Back at my hotel there was an envelope waiting for me containing instructions for my trip to Rome. Interesting. Were they so sure I would agree, or did Krebs have agents ready to deliver such instructions at a moment’s notice? I found I didn’t care and that I was not offended. So they had my number? So what? In any case, there was a private jet leaving in the morning. I would get on it with Franco, but until then I was free.
Then out of the hotel, walking aimlessly in the direction of San Zaccaria. Man, I was scared to death but full of incredible energy, it was like waking up in Oz, intensified color, little shivers on my skin. I passed the San Zaccaria vaporetto stop, where a boat waited; I wandered aboard and thought it might possibly be my very last trip ever on public transportation. We putt-putted around the lagoon and I got off at San Basilio in the Dorsoduro. I recalled Krebs talking about San Sebastiano, and I thought I’d drop in and take a look. The campo there in front of the church and the Scuola dei Carmini is one of the few places in Venice with any trees, pretty neat, but the Scuola building was closed. I waved a fifty-euro note in the guard’s face because I’m now one of the people who don’t ever have to wait. Inside there were walls and walls and walls of Giambattista Tiepolo’s work, which I liked but thought a bit too heavily influenced by that of Charles P. Wilmot, Jr.

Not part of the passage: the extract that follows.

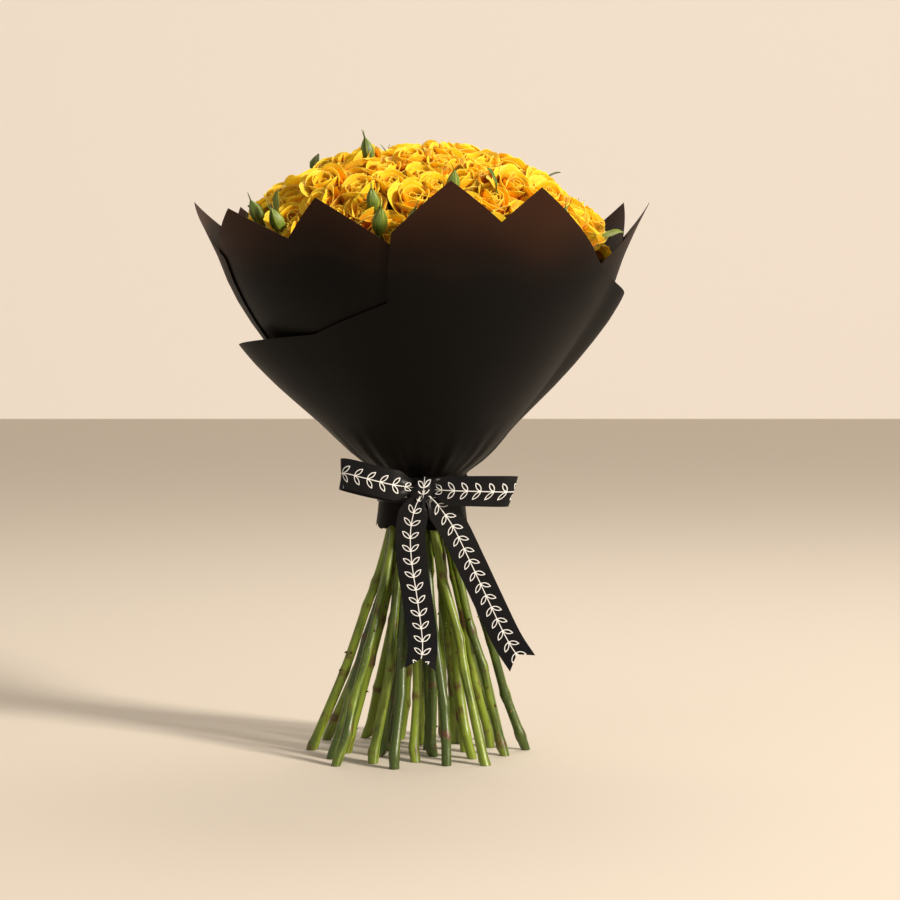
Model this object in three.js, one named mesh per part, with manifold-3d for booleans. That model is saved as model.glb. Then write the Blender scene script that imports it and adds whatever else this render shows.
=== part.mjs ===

Then I went to the church itself, which is entirely covered by Veronese paintings, except there’s one by Rubens, one of the very few Rubens paintings in Venice, Esther Before Ahasuerus. It was dark in there so I had to peer close, and then I noticed that the painting wasn’t a Rubens at all but a Titian, Danaë Receiving the Golden Rain, and for a strange transitory second I thought, Boy, this is a funny painting for a church, that splayed white body, luscious, and I am in El Escorial and I am caught up in a strange emotion…fear, a little, but mainly joy, elation. It is one of the best days of my life, as great almost as when I was made painter to His Majesty’s household, because next to me, listening respectfully to what I have to say, is Peter Paul Rubens, the greatest man in the whole world, save only His Majesty of Spain and the Pope.
He is telling me that I have to go to Italy, to see the classics and the great Italian painters, and although he is the most diplomatic of men, in fact a professional diplomat, still I am conscious of a tone, a suggestion that Madrid is not the center of the artistic universe, that being the painter to the king of Spain is perhaps not all that a painter can ask for, and I understand that yes, I must travel to Italy, and I begin to think how this can be arranged with the king, and with my lord the Count-Duke Olivares, who is my patron and besides has his hand on the purse.
So we talk about Titian some more and how he obtains his effects, how he can create motion out of controlling the eye of the viewer, and how this is done with color and composition, a technical problem that I wish to solve because he is suggesting that it is one thing I lack, that all Spanish painters of the present time lack: the figures are still, like tombstones; passion, yes, but not this Italian movement.